George Washington, the father of our country, is a man many believe to be the greatest president America has ever had.
President's Day, Washington's birthday (January 22), the days leading up to Independence Day, and Constitution Week are all wonderful opportunities to teach our children about Washington. Actually, any time is a great time to study the life of this great hero!
Understanding the character of President Washington and how he grew into the challenges he faced can help us, and our children, rise to the difficult challenges of our day.
George Washington can be our hero and friend as we study his life and seek to follow his example.
Books about George Washington
- The Real George Washington by Parry, Allison, and Skousen
- George Washington's Sacred Fire by Peter A. Lillback
- Founding Fathers Uncommon Heroes by Steven W. Allen
- 1776 by David McCullough
- Being George Washington by Glenn Beck
Free Resources, Activities, and Ideas
1) Learn about Washington.
- Take a virtual tour of his life.
- Read a short biography for children.
- Invite family members to tell a story or give a report about what made Washington great.
Watch historical videos about President Washington's life. (These last about 12 minutes each.)
George Washington - Part 1: The Early Years
George Washington - Part 2: The Military Commander
George Washington - Part 3: Guiding the New Nation
Listen to David McCullough telling about Washington and the early patriots.
Watch as Arnold Friberg shows how he painted the masterpiece "The Prayer at Valley Forge and tells what he learned about General Washington.
Watch "A More Perfect Union" to learn about Washington's pivotal role in crafting the United States Constitution, the inspired document that has laid the foundation for our liberty, peace, and prosperity for over 200 years.
2) As a young man, George Washington worked as a surveyor and map maker. This experience helped him when he was a general fighting in unfamiliar territory. If you have young children, you might want to teach them some simple map skills. Or you could talk about the importance of learning geography and sing "Fifty Nifty United States."
You could also discuss how the talents and skills we learn as young people can help prepare us for our life's work. The Mapmaker of Mount Vernon explains how important Washington's experiences as a surveyor were to his success.
3) Washington's work required that he be an excellent horseman. If you have access to horses, it might be fun to go horseback riding and talk about the importance of the animals in our life.
4) You could tell the story about how General Washington and his men crossed the Delaware River, and take your family on a boat ride.
Or you could watch this video about what it was like to cross the icy Delaware river at night in a snow storm when many soldiers lacked coats, and even shoes. Discuss the great sacrifices George Washington and his men made. Talk about the sacrifices we can make today.
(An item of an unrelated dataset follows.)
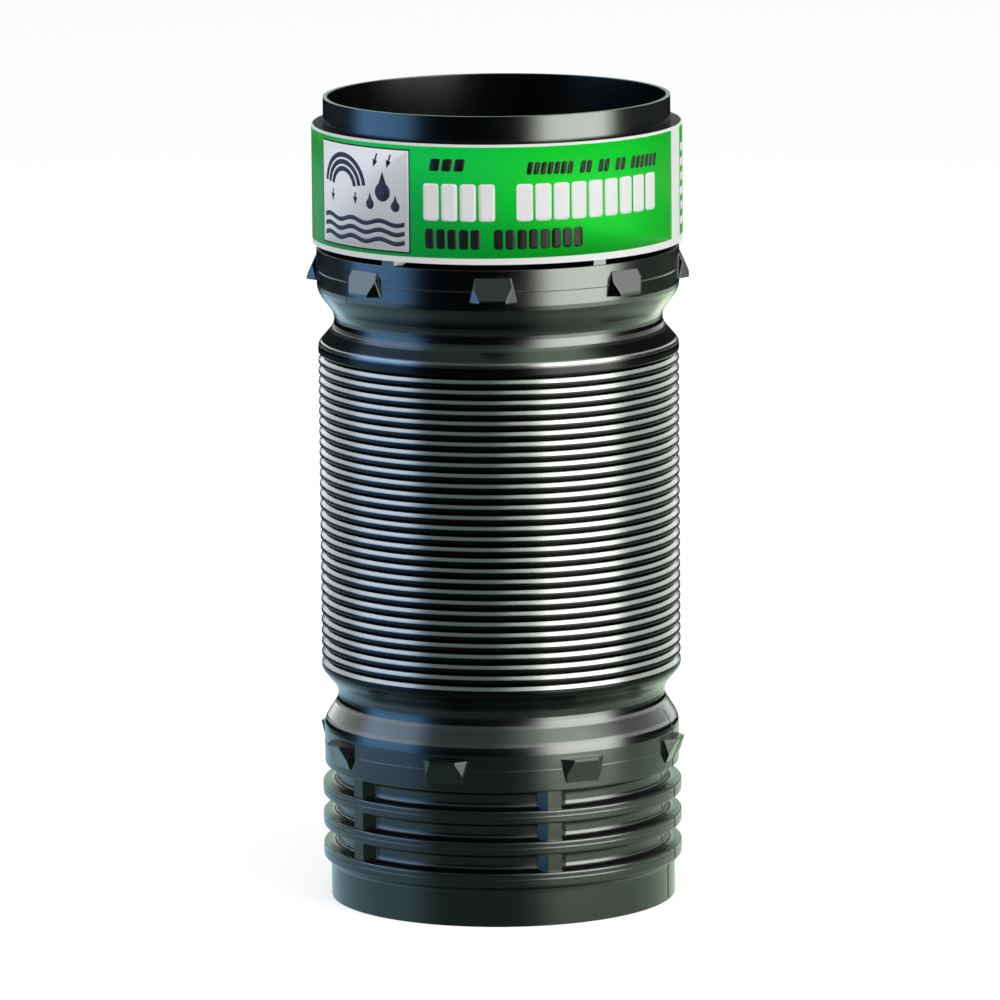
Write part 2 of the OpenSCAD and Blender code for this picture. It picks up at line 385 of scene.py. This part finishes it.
def green_ink_with_painted_shade(settings):
    """The green ground: bluer at the middle of the front, and darkened towards its sides by painted shade
    """
    made, nodes, links, shader = material("green_ink_with_painted_shade")
    point = object_point(nodes)
    across = nodes.new("ShaderNodeMapRange")
    across.inputs["From Min"].default_value = -sleeve_radius
    across.inputs["From Max"].default_value = sleeve_radius
    links.new(split(nodes, links, point).outputs["X"], across.inputs["Value"])
    ramp = nodes.new("ShaderNodeValToRGB")
    stops = ramp.color_ramp.elements
    # Painted shade: both ends of the ramp, at the sides of the sleeve, darken to the shaded green
    stops[0].position, stops[0].color = 0.0, (*settings.painted_shade_green, 1)
    stops[1].position, stops[1].color = 1.0, (*settings.painted_shade_green, 1)
    for position, colour in ((0.12, settings.cool_green), (0.3, settings.cool_green),
                             (0.62, settings.green), (0.86, settings.green)):
        stops.new(position).color = (*colour, 1)
    links.new(across.outputs["Result"], ramp.inputs["Fac"])
    links.new(ramp.outputs["Color"], shader.inputs["Base Color"])
    mottle = noise(nodes, links, point, 350, 2)
    links.new(spread(nodes, links, mottle, 0.44, 0.56), shader.inputs["Roughness"])
    shader.inputs["Specular IOR Level"].default_value = INK_SHEEN
    return made


def new_object(name, mesh, finish):
    """A mesh object on the part's body, with one material"""
    made = bpy.data.objects.new(name, mesh)
    bpy.context.scene.collection.objects.link(made)
    mesh.materials.append(finish)
    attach(made, BODY)
    return made


def on_circle(radius, angle, height):
    """A point at an angle from the front (-Y) side, anticlockwise from above"""
    return Vector((radius * math.sin(angle), -radius * math.cos(angle), height))


def smooth(mesh):
    """Shade every face of a mesh smoothly"""
    mesh.polygons.foreach_set("use_smooth", [True] * len(mesh.polygons))


class PIPE_OT_finish(bpy.types.Operator):
    """Give the black tube its plastic"""

    bl_idname = "pipe_connector.finish"
    bl_label = "Black tube"

    def execute(self, context):
        finish = context.scene.pipe_finish
        pipe_node.data.materials.clear()
        pipe_node.data.materials.append(black_polyethylene(finish))
        smooth(pipe_node.data)
        pipe_node.data.set_sharp_from_angle(angle=finish.smooth_angle)
        return {"FINISHED"}


def surface_radius(tree, angle, height):
    """Radius of the tube's outer face at an angle and a height"""
    start = on_circle(2 * pipe_high.x, angle, height)
    hit = tree.ray_cast(start, on_circle(-1, angle, 0))[0]
    return math.hypot(hit.x, hit.y)


def flash_line(name, tree, angle_at, low, high, finish):
    """A low ridge that follows the tube's outer face from one height to another"""
    rise = 0.25 * MM
    steps = round((high - low) / rise)
    half_turn = finish.seam_width / 2 / pipe_high.x
    mesh = bmesh.new()
    rings = []
    for i in range(steps + 1):
        height = low + (high - low) * i / steps
        angle = angle_at(i / steps)
        radius = surface_radius(tree, angle, height)
        crest = radius + finish.seam_height
        rings.append([
            mesh.verts.new(on_circle(radius - finish.seam_height, angle - half_turn, height)),
            mesh.verts.new(on_circle(crest, angle, height)),
            mesh.verts.new(on_circle(radius - finish.seam_height, angle + half_turn, height)),
        ])
    for below, above in zip(rings, rings[1:]):
        for k in range(3):
            mesh.faces.new((below[k], below[k - 1], above[k - 1], above[k]))
    mesh.faces.new(rings[0])
    mesh.faces.new(reversed(rings[-1]))
    bmesh.ops.recalc_face_normals(mesh, faces=mesh.faces)
    made = bpy.data.meshes.new(name)
    mesh.to_mesh(made)
    mesh.free()
    return new_object(name, made, pipe_node.data.materials[0])


class PIPE_OT_seams(bpy.types.Operator):
    """Lay the flash lines where the mould halves met"""

    bl_idname = "pipe_connector.seams"
    bl_label = "Mould seams"

    def execute(self, context):
        finish = context.scene.pipe_finish
        mesh = pipe_node.data
        tree = BVHTree.FromPolygons(
            [v.co for v in mesh.vertices], [p.vertices for p in mesh.polygons])
        edge = 0.5 * MM
        shoulder = pipe_low.z + 56 * MM
        for side, angle in (("right", finish.bottom_seam), ("left", finish.bottom_seam + math.pi)):
            flash_line("bottom_seam_" + side, tree, lambda t, a=angle: a,
                       pipe_low.z + edge, shoulder, finish)
        band_low, band_high = pipe_high.z - 56 * MM, sleeve_low.z - edge
        lean = math.radians(3)
        for side, angle in (("left", finish.top_seam), ("right", finish.top_seam + math.pi)):
            flash_line("top_seam_" + side, tree, lambda t, a=angle: a - lean * (1 - t),
                       band_low, band_high, finish)
        return {"FINISHED"}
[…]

5) Washington was a competent marksman and a courageous leader. You could have a friendly target shooting activity with whatever toys you might have. Over the years we've used toy guns, BB guns, squirt guns, slingshots, bows and arrows, darts, horseshoes, balls of all shapes and sizes, etc. (Be sure to talk about any safety rules that apply.)
You could tell the story of when George Washington was colonel of the Virginia Militia and fought in the French and Indian War. After one battle was over, it was discovered he had four bullet holes in his jacket. He later gratefully acknowledged: "By the all powerful dispensations of Providence, I have been protected beyond all human probability or expectation." You could talk about times when you felt God has blessed, protected, or prepared you.
6) George Washington was a gentleman farmer. He loved his home life at Mount Vernon and he enjoyed cultivating the land. You could take a virtual tour of Mount Vernon. Or you could plant an indoor herb garden or prepare a small outdoor garden.
7) George Washington experienced sorrow and adversity in his early years that prepared him for later challenges. For example, when Washington was 19, he went with his brother Lawrence to the island of Barbados to help Lawrence recover from a serious case of tuberculosis. While there, George became very ill with smallpox. It must have been a trial at the time, and left George with unsightly scars on his face. But later, when he was general of the colonial army, George and his men were exposed to smallpox. Many became very sick and were unable to perform their duties. Due to his prior exposure, George was immune and able to carry out his heavy responsibilities.
Challenges helped to strengthen Washington's faith, develop his virtuous character, and increase his capacity to endure the indescribable hardships he and his men suffered during the Revolutionary War. Telling stories about George Washington's trials could be an opportunity to discuss any difficult experiences your family may have had, and to talk about how adversity can plant the seeds of later opportunities and blessings.
8) Explain to your children that George Washington was not always a great leader. He was once a boy, not too different from other boys. But he prepared himself, did his best when he was faced with new challenges and opportunities, and relied on God to help him. Remind your children that they can prepare themselves, do their best, and rely on God too.
Hope you enjoy celebrating the life of this great hero! His example can be an inspiration for us and our children as we seek to preserve and pass on the great gift of liberty we have received.